As the years passed, the robbery became embedded in British criminal folklore. And as each gangster was eventually released – none actually served 30 years – they were treated more as legends than larcenists. Dozens of books were written about the train heist (some by the robbers themselves) and documentaries made. Then in 1988, musician Phil Collins sympathetically played gang member Ronald ‘Buster’ Edwards in the hit film Buster.
I wouldn’t be surprised if some of the current generation of youngsters – particularly those who watch Guy Ritchie films – see the train robbers as just lovable rogues who staged a big blag for a lark, but were unlucky to end up being nailed bang to rights by the filthy cozzers.
Even though all the major players are dead, their status in the pantheon of villainy remains a nice little earner. You can bid today on eBay for Ronnie Biggs’s autograph, and one company is offering punters ‘The Great Train Robbery Experience’ – a £33-a-head talk by an ex-Scotland Yard detective in the London pub where the heist was allegedly planned.
As the gangsters achieved celebrity status, the heroes of the Royal Mail train were almost forgotten. Jack Mills never fully recovered from his head injury and died from leukaemia in February 1970. His co-driver, David Whitby, was also deeply affected by his ordeal. He died of a heart attack in January 1972 at the age of 34.

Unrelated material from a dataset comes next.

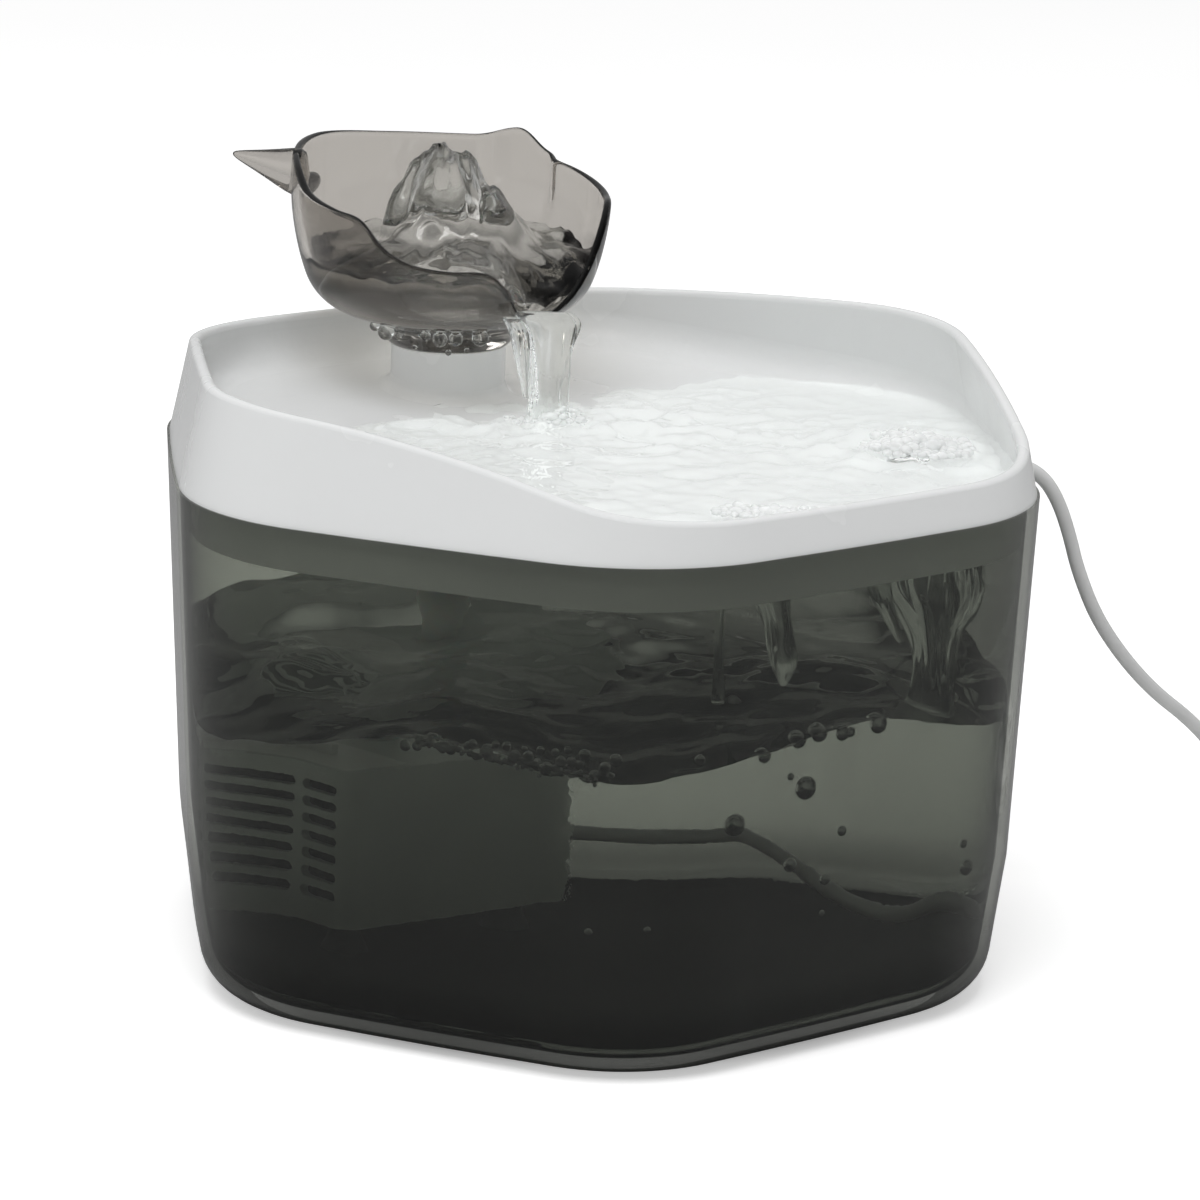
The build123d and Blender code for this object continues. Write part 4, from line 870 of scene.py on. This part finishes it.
def bowl_wave(x, y):
    """Height of the water in the bowl, rough where the stream lands and where it runs to the right."""
    right, depth = to_camera(x, y)
    splash_x, splash_y = SPLASH_AT
    run_x, run_y = RUN_AT
    splash = exp(-((right - splash_x) ** 2 / 1500.0 + (depth - splash_y) ** 2 / 700.0))
    run = exp(-((right - run_x) ** 2 + (depth - run_y) ** 2) / 420.0)
    rough = 0.45 + 2.0 * splash + 2.6 * run
    waves = ripple(x, y, 0.11, 0.13, 0.4) * 0.9 + ripple(x, y, 0.28, 0.30, 5.4) * 0.55
    return BOWL_LEVEL + rough * waves + 2.2 * run


def bowl_half_width(y, inset):
    """Half width of the bowl's outline at y."""
    low, high = 0.0, 110.0
    for _ in range(26):
        x = (low + high) / 2
        if hypot(x, y) < hexagon_radius(degrees(atan2(y, x)), inset):
            low = x
        else:
            high = x
    return low


def make_bowl_water(materials):
    """Closed body of water over the bowl's slope, from the front edge to the column."""
    columns, rows = 150, 110
    front = -(SIDE_APOTHEM + SIDE_BULGE - BOWL_FRONT_INSET)
    vertices = []
    for on_top in (True, False):
        for i in range(rows + 1):
            y = front + (BOWL_BACK - front) * i / rows
            half = bowl_half_width(y, BOWL_INSET)
            under = min(FLOOR_MID + y * tan(radians(FLOOR_TILT)) - 1.0, BOWL_LEVEL - 1.5)
            for j in range(columns + 1):
                x = half * (2 * j / columns - 1)
                vertices.append((x, y, bowl_wave(x, y) if on_top else under))
    size = columns + 1
    count = size * (rows + 1)
    starts = [i * size + j for i in range(rows) for j in range(columns)]
    top = [(a, a + 1, a + 1 + size, a + size) for a in starts]
    rim = [*range(columns), *range(columns, rows * size, size)]
    rim += [count - 1 - a for a in rim]
    side = [(a, b, count + b, count + a) for a, b in zip(rim, rim[1:] + rim[:1])]
    faces = top + shifted(top, count) + side
    water = object_from("bowl_water", vertices, faces, materials["water"])
    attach(water, "tray")


def cup_wave(u, v):
    """Height of the water in the cup: a boiling mound over the stem that runs down to the notch."""
    r = hypot(u, v)
    angle = degrees(atan2(v, u))
    lobes = [height * exp(-0.8 * (hypot(u - x, v - y) / reach) ** 4) for x, y, height, reach in CUP_LOBES]
    mound = sum(height**3 for height in lobes) ** (1 / 3)
    mound *= 1 + 0.22 * noise.noise(Vector((u * 0.21 + 4.0, v * 0.21, 0.7)))
    mound *= 1 + 0.08 * noise.noise(Vector((u * 0.42, v * 0.42 + 2.0, 3.3)))
    lump = ripple(u, v, 0.12, 0.12, 2.2) * 2.0
    fine = ripple(u, v, 0.30, 0.30, 9.0) * (1.1 + 1.1 * exp(-(r / 20) ** 2))
    notch = 10.0 * exp(-((angle - NOTCH_ANGLE) / 22.0) ** 2) * step_between(12, 33, r)
    return CUP_LEVEL - 1.0 + mound + lump + fine - notch + 0.05 * v


def make_cup_water(materials):
    """Closed body of water in the cup: the mound, then down the wall to the cup's floor."""
    columns, rings = 128, 30
    angles = [360 * j / columns for j in range(columns)]
    tops = [cup_wave(CUP_WATER_R * cos(radians(a)), CUP_WATER_R * sin(radians(a))) for a in angles]
    vertices = []
    for k in range(rings, 0, -1):
        for a, top in zip(angles, tops):
            r = (smooth_table(CUP_PROFILE, top) - CUP_WALL + INTO_WALL) * (k / rings)
            vertices.append(cup_point(r, a, cup_wave(r * cos(radians(a)), r * sin(radians(a)))))
    vertices.append(cup_point(0, 0, cup_wave(0, 0)))
    shares = [0.85, 0.7, 0.55, 0.4, 0.28, 0.18, 0.1, 0.04, 0.0]
    for share in shares:
        for a, top in zip(angles, tops):
            z = CUP_WATER_FOOT + (top - CUP_WATER_FOOT) * share
            vertices.append(cup_point(smooth_table(CUP_PROFILE, z - 1.6) - CUP_WALL + INTO_WALL, a, z))
    vertices.append(cup_point(0, 0, CUP_WATER_FOOT))
    faces = pool_faces(rings, len(shares), columns)
    water = object_from("cup_water", vertices, faces, materials["water"])
    sharp_edges(water, columns)
    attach(water, "spout_cup")


def balls(name, spots, material, body, flat=1.0):
    """Small round pieces in one mesh: each spot is x, y, z and radius."""
    template = bmesh.new()
    bmesh.ops.create_icosphere(template, subdivisions=3, radius=1.0)
    shape = [tuple(vertex.co) for vertex in template.verts]
    faces = [[vertex.index for vertex in face.verts] for face in template.faces]
    template.free()
    vertices, triangles = [], []
    for x, y, z, radius in spots:
        first = len(vertices)
        vertices += [(x + radius * a, y + radius * b, z + flat * radius * c) for a, b, c in shape]
        triangles += shifted(faces, first)
    made = object_from(name, vertices, triangles, material)
    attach(made, body)


def path_values(path, share):
    """Each of the values that a path's rows hold, at a share of its length."""
    last = len(path) - 1
    tables = [[(k / last, value) for k, value in enumerate(values)] for values in zip(*path)]
    return [smooth_table(table, share) for table in tables]


def rope(name, path, seed, material, body):
    """Falling water: path holds (x, y, z, half width, half depth), wide across the camera's view."""
    around, steps = 40, 44
    vertices = []
    for i in range(steps + 1):
        x, y, z, wide, deep = path_values(path, i / steps)
        for j in range(around):
            turn = 2 * pi * j / around
            grain = noise.noise(Vector((cos(turn) * 1.2 + seed, sin(turn) * 1.2, z * 0.05)))
            fold = noise.noise(Vector((cos(turn) * 4.5, sin(turn) * 4.5 + seed, z * 0.09)))
            ridge = noise.noise(Vector((cos(turn) * 9.0 + seed, sin(turn) * 9.0, z * 0.05)))
            size = 1 + 0.30 * grain + 0.24 * fold + 0.16 * ridge
            dx, dy = from_camera(wide * size * cos(turn), deep * size * sin(turn))
            vertices.append((x + dx, y + dy, z))
    faces = lathe_faces(steps + 1, around, False) + end_faces(steps + 1, around)
    made = object_from(name, vertices, faces, material)
    subdivide(made)
    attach(made, body)


def make_streams(materials):
    """Water that falls from the cup's notch, and from the tray's two drains into the tank."""
    for name, seed, rows in (("stream", 3.0, STREAM), ("stream_strand", 8.0, STRAND)):
        path = [(*cup_point(radius, angle, z), wide, deep) for radius, angle, z, wide, deep in rows]
        rope(name, path, seed, materials["water"], "spout_cup")
    for name, seed, rows in FALLS:
        path = [(*from_camera(right, depth), z, wide, deep) for right, depth, z, wide, deep in rows]
        rope(name, path, seed, materials["fall"], "tray")


def froth_spots():
    """Pieces of broken water on the bowl's surface, in a sunflower's order within each group."""
    spots = []
    for group, (right, depth, wide, deep, count, largest) in enumerate(FROTH):
        for k in range(count):
            reach = sqrt((k + 0.5) / count)
            turn = k * GOLDEN_TURN + group
            x, y = from_camera(right + wide * reach * cos(turn), depth + deep * reach * sin(turn))
            grain = abs(noise.noise(Vector((k * 0.71, group * 3.3, 0.2))))
            size = largest * (0.45 + 1.1 * grain) * (1.15 - reach / 2)
            spots.append((x, y, bowl_wave(x, y) + size * 0.15, size))
    return spots


def froth_line():
    """Small bubbles held under the tank's waterline, along the wall that faces the camera's left."""
    spots = []
    for k in range(LINE_BUBBLES):
        angle = LINE_START + LINE_SPAN * ((k * GOLDEN_SHARE) % 1.0)
        lift = noise.noise(Vector((k * 0.9, 0.3, 4.0)))
        inward = TANK_WALL + 1.6 + 3.4 * abs(noise.noise(Vector((k * 1.7, 2.0, 0.5))))
        z = LINE_Z + 0.14 * (LINE_START - angle) + 2.2 * lift
        r = hexagon_radius(angle, tank_inset(z) + inward)
        size = 0.45 + 0.9 * abs(noise.noise(Vector((k * 2.3, 1.0, 7.0))))
        spots.append((r * cos(radians(angle)), r * sin(radians(angle)), z, size))
    return spots


def make_drops(materials):
    """Bubbles in the tank's water, drops on the cup's collar, froth where the stream lands and runs."""
    balls("bubbles", BUBBLES + froth_line(), materials["bubble"], "root")
    drops = [(*cup_point(radius, angle, z), size) for radius, angle, z, size in COLLAR_DROPS]
    balls("collar_drops", drops, materials["water"], "spout_cup")
    balls("froth", froth_spots(), materials["froth"], "tray", flat=0.75)


# ---- materials on the carried-over pieces ----
def dress_nodes(materials):
    """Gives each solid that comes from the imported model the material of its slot."""
    own = {"smoked_clear": "smoked", "smoked_cup": "cup"}
    for row in frame["record"]["subparts"]:
        node = frame["nodes"].get(row["node"])
        slot = row.get("material_slot") or row.get("material")
        if node is None or slot is None:
            continue
        node.data.materials.clear()
        node.data.materials.append(materials[own.get(slot, slot)])


bpy.context.scene.view_settings.view_transform = "Standard"
materials = make_materials()
make_camera()
make_cords(materials)
make_world()
make_lamp("key", place=(-500.0, -450.0, 1500.0), size=900.0, watts=15.0, mirrored=False)
make_lamp("fill", place=(1100.0, -500.0, 900.0), size=1000.0, watts=1.0)
make_floor()
dress_nodes(materials)
make_cup(materials)
make_beak(materials)
make_tank_water(materials)
make_floor_shade_dish(materials)
make_bowl_water(materials)
make_cup_water(materials)
make_streams(materials)
make_drops(materials)
make_eye(materials)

It was a bitter pill to swallow for relatives of the two railmen to see their loved ones suffering while their attackers were effectively lauded. However, in December 2014 a small measure of redemption came when a plaque honouring Mills and Whitby for their ‘extreme bravery’ during the train robbery was unveiled at Crewe Station. At the same time, a locomotive was named in honour of Jack Mills.